Following the same pattern as arrays, dictionaries in Objective-C are called NSDictionary and NSMutableDictionary. A dictionary is initialized in the exact same way as shown:

NSMutableDictionary *dict = [[NSMutableDictionary alloc] init];
NSDictionary *dict2 = [NSDictionary new];

To set a value, we use the setObject:forKey: method:

[dict setObject:@"World" forKey:@"Hello"];

Just like with arrays, we cannot set new objects on non-mutable dictionaries. Also, this is our first example of a method that takes more than one argument. As you can see, each argument is contained within the square brackets but separated by a space and the label for that argument. In this pattern, Objective-C methods can have a number of arguments.

Now to access a value we can use the objectForKey: method or square brackets again:

NSString *myString = [dict objectForKey:@"Hello"];
NSString *myString2 = dict[@"Hello"];

Again, we are assuming that the resulting object being returned is a string, because we know what we just put into the dictionary. This assumption isn't always safe and we also need to always be aware that this method will return nil if an object does not exist for that key.

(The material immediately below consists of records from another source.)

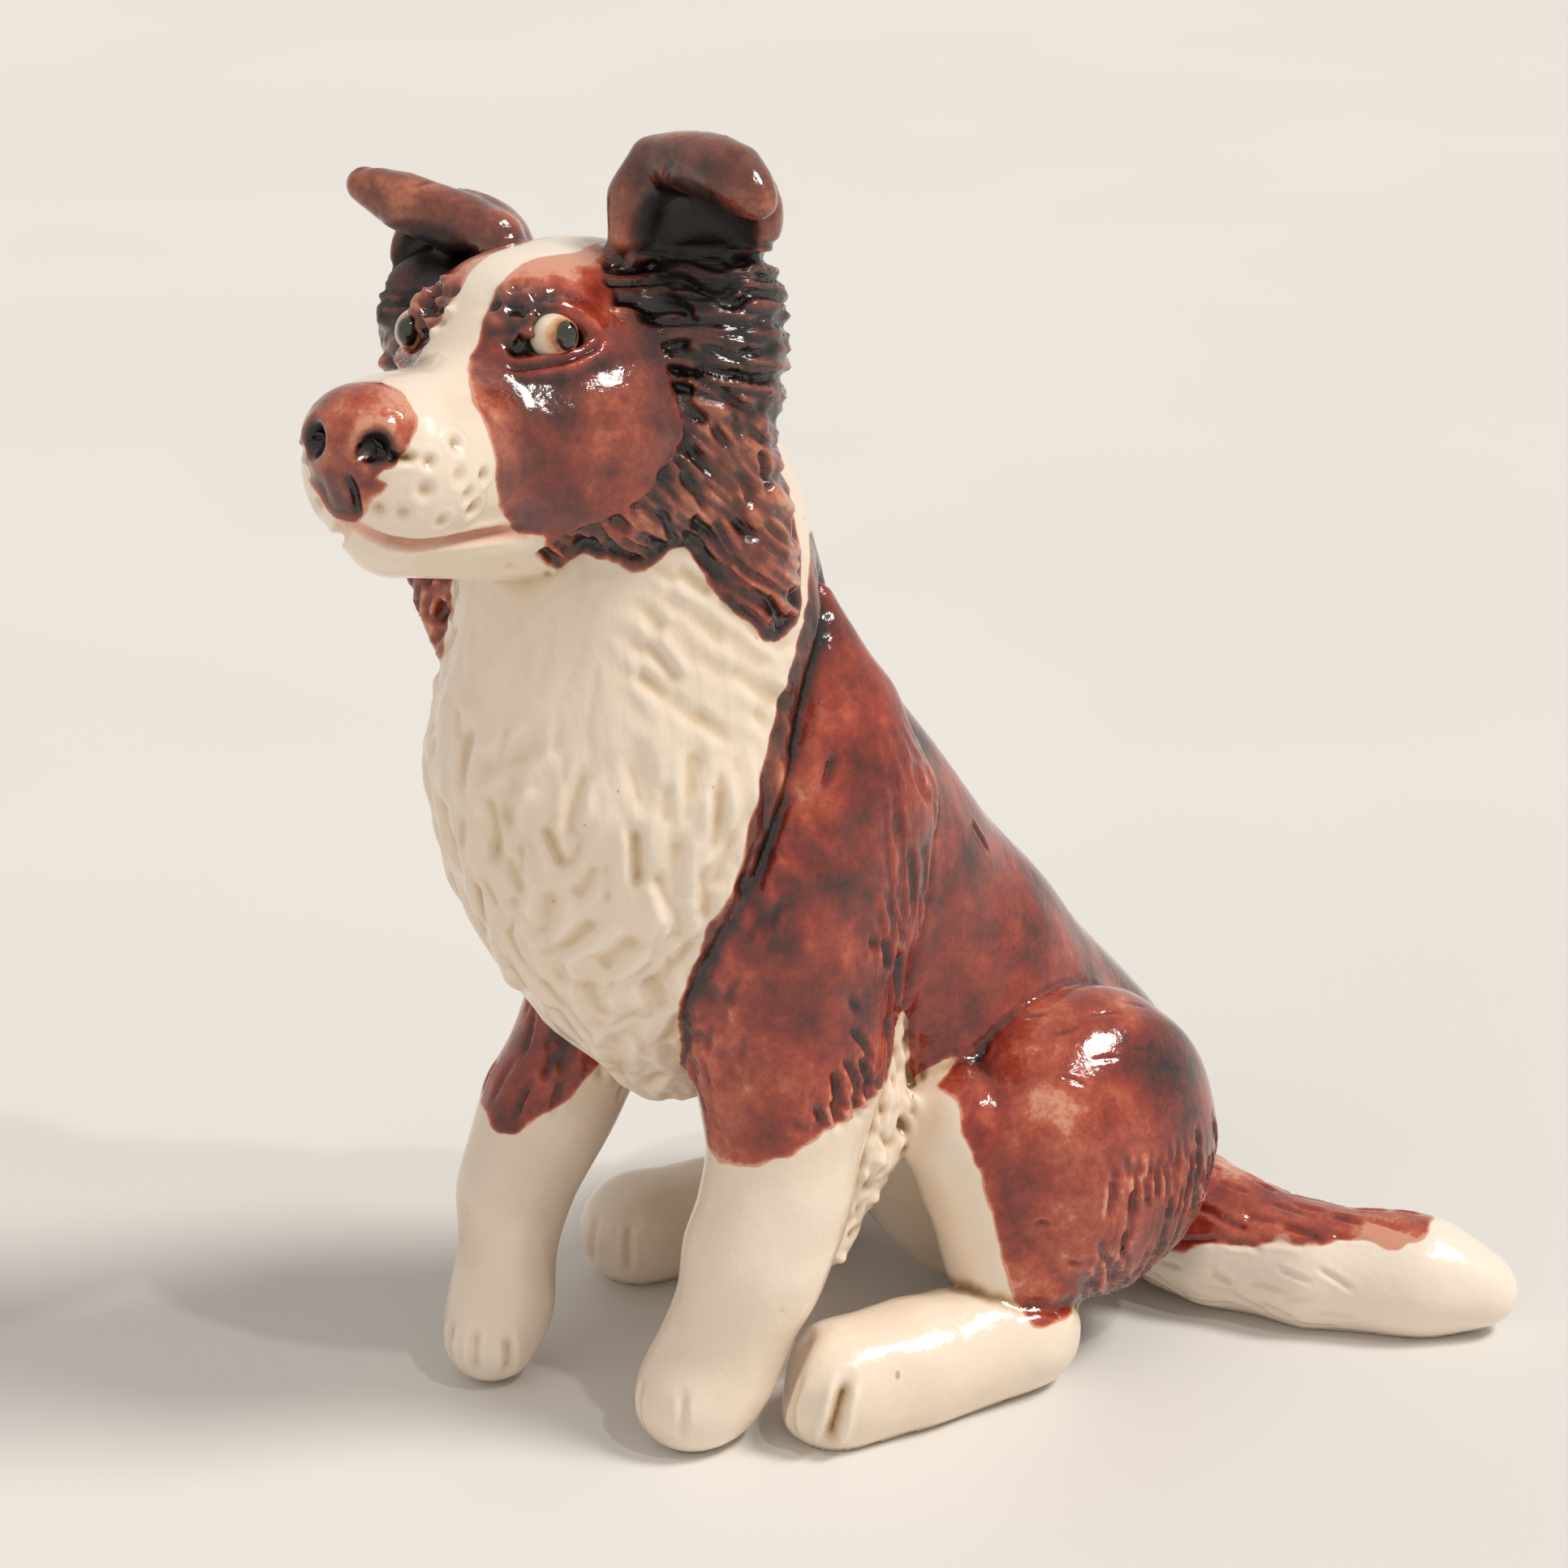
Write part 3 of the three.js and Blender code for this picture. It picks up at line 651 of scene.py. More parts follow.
LIP_CLEFT = [(1.4, -34.0, -9.4), (1.7, -33.5, -10.8), (1.7, -32.9, -12.2), (1.2, -32.3, -13.6)]
brow_crumbs = np.zeros(count)
for side in SIDES:
    for place in WHISKER_PITS:
        centre = on_skin(from_head(mirrored(place, side)))
        centre = centre + 0.15 * np.array([rng.uniform(-1, 1) for _ in range(3)])
        pit(centre, rng.uniform(0.9, 1.2), rng.uniform(0.5, 0.75), 0.25)
    carve(face_path(MOUTH, side), 0.75, 0.75, 0.35)
    carve(face_path(UNDER_EYE, side), 0.5, 0.65, 0.4)
    carve(face_path(NOSTRIL_SLIT, side), 0.6, 1.1, 0.3)
    pit(on_skin(from_head(NOSTRILS[side])), 1.9, 1.9, 0.1)
    brow_far = np.linalg.norm(head_points - mirrored(BROW, side), axis=1)
    brow = piece("head", side + "_upper_eyelid") & (brow_far < 3.6)
    for start in seeds(brow, 0.9):
        crumb(points[start], rng.uniform(0.7, 1.2), rng.uniform(-1.2, 0.9))
    brow_crumbs = np.maximum(brow_crumbs, brow.astype(float))
carve(face_path(LIP_CLEFT), 0.55, 0.7, 0.3)

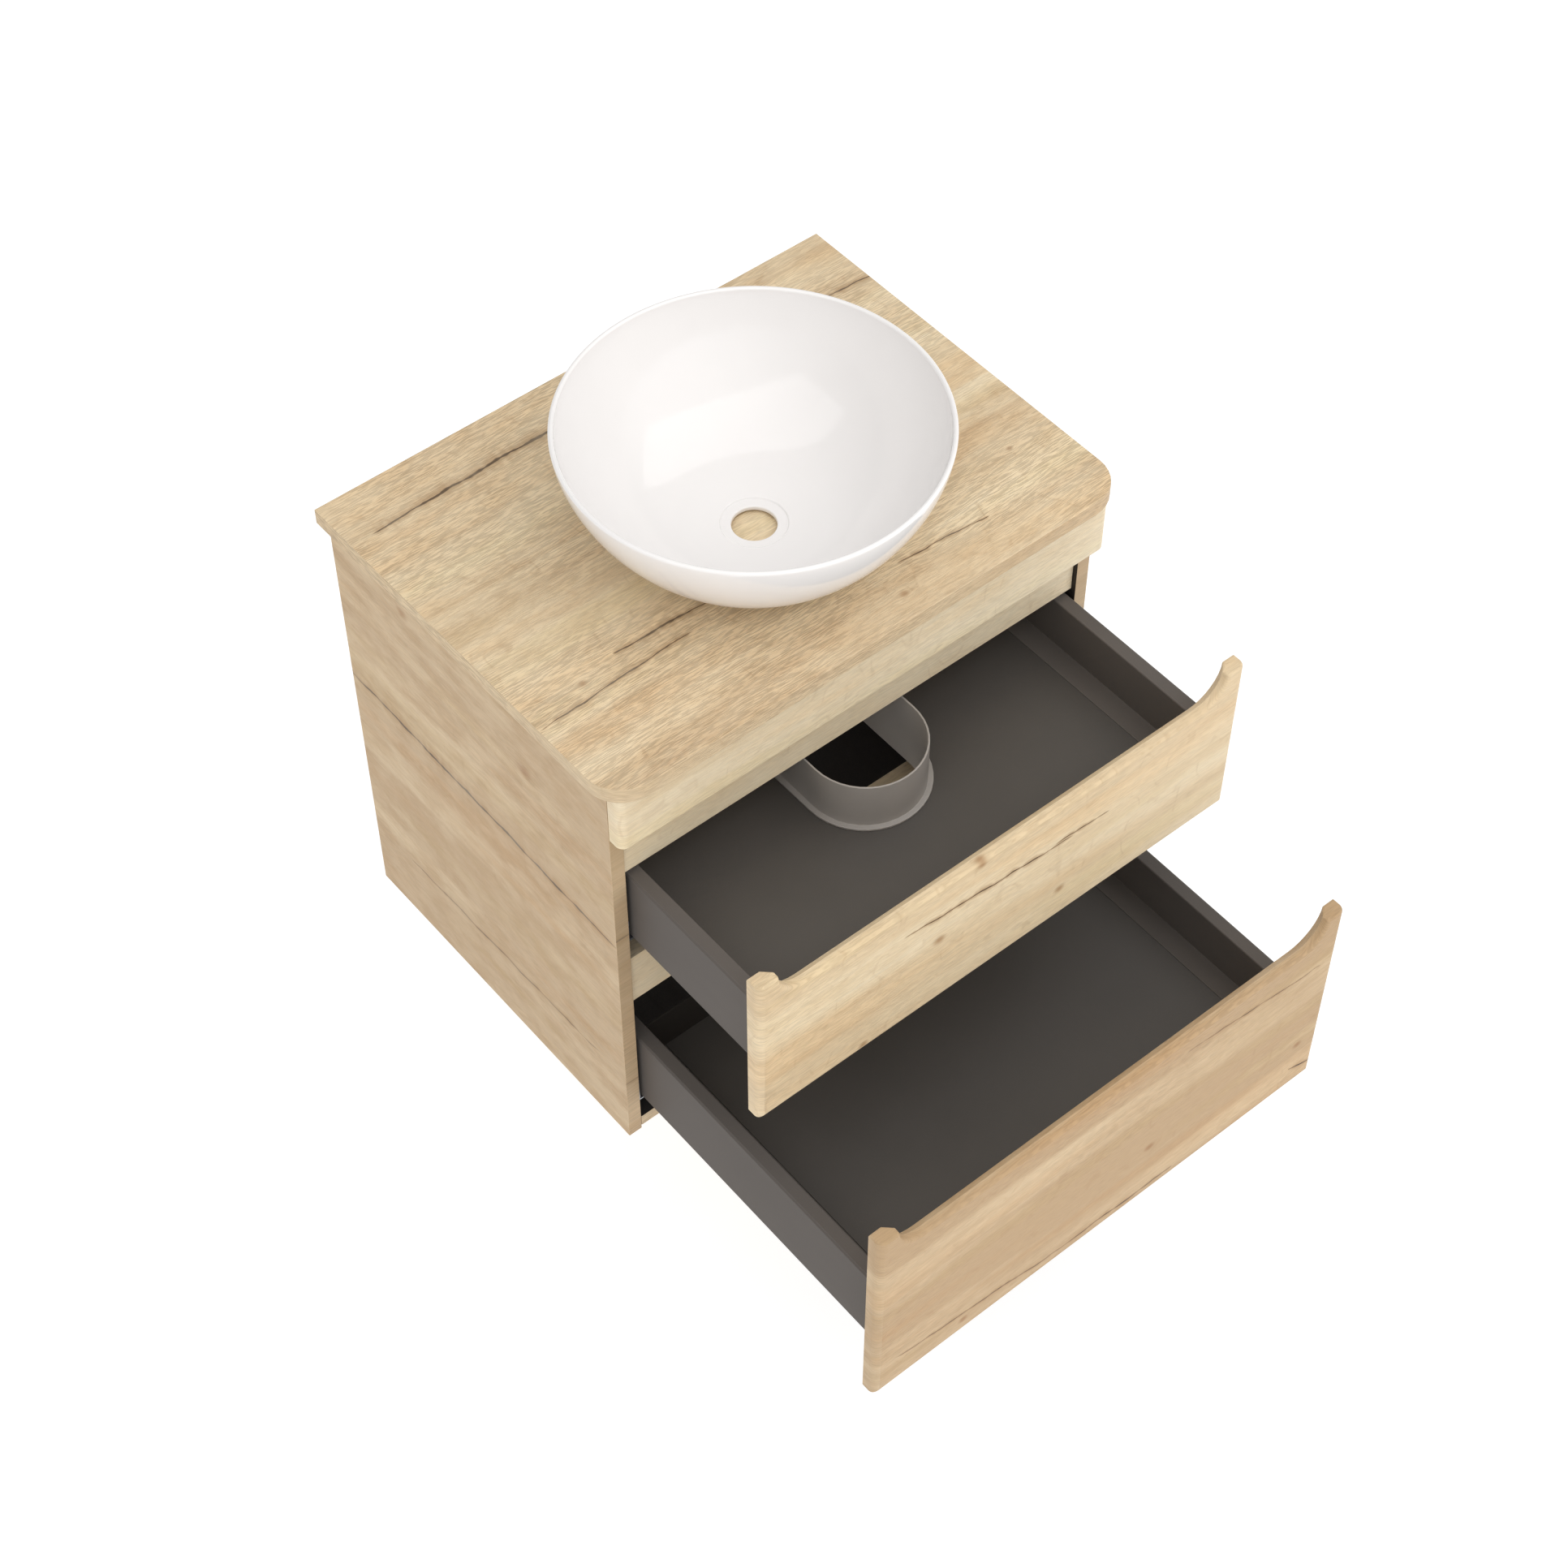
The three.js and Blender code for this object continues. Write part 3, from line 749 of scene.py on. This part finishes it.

Lastly, to remove an object, we can use the removeObjectForKey: method:

 [dict removeObjectForKey:@"Hello"];

This is all relatively straightforward, especially when you are reading the code. This verbosity was always a great feature of Objective-C to write understandable code and this was definitely carried forward into Swift.

Dictionaries also have literals, but unlike NSArrays and Swift array literals, dictionary literals in Objective-C are declared using curly brackets. Otherwise, it looks very similar to Swift:

NSDictionary *dict3 = @{@1: @"one", @2: @"two", @3: @"three"};

Again, we have to start our literal with an @ symbol. We can also see that we can use numbers as objects in our containers as long as we put an @ symbol before each one. Instead of creating something such as an int type, this creates an NSNumber instance. You shouldn't need to know much about the NSNumber class except that it is a class to represent many different forms of numbers as objects.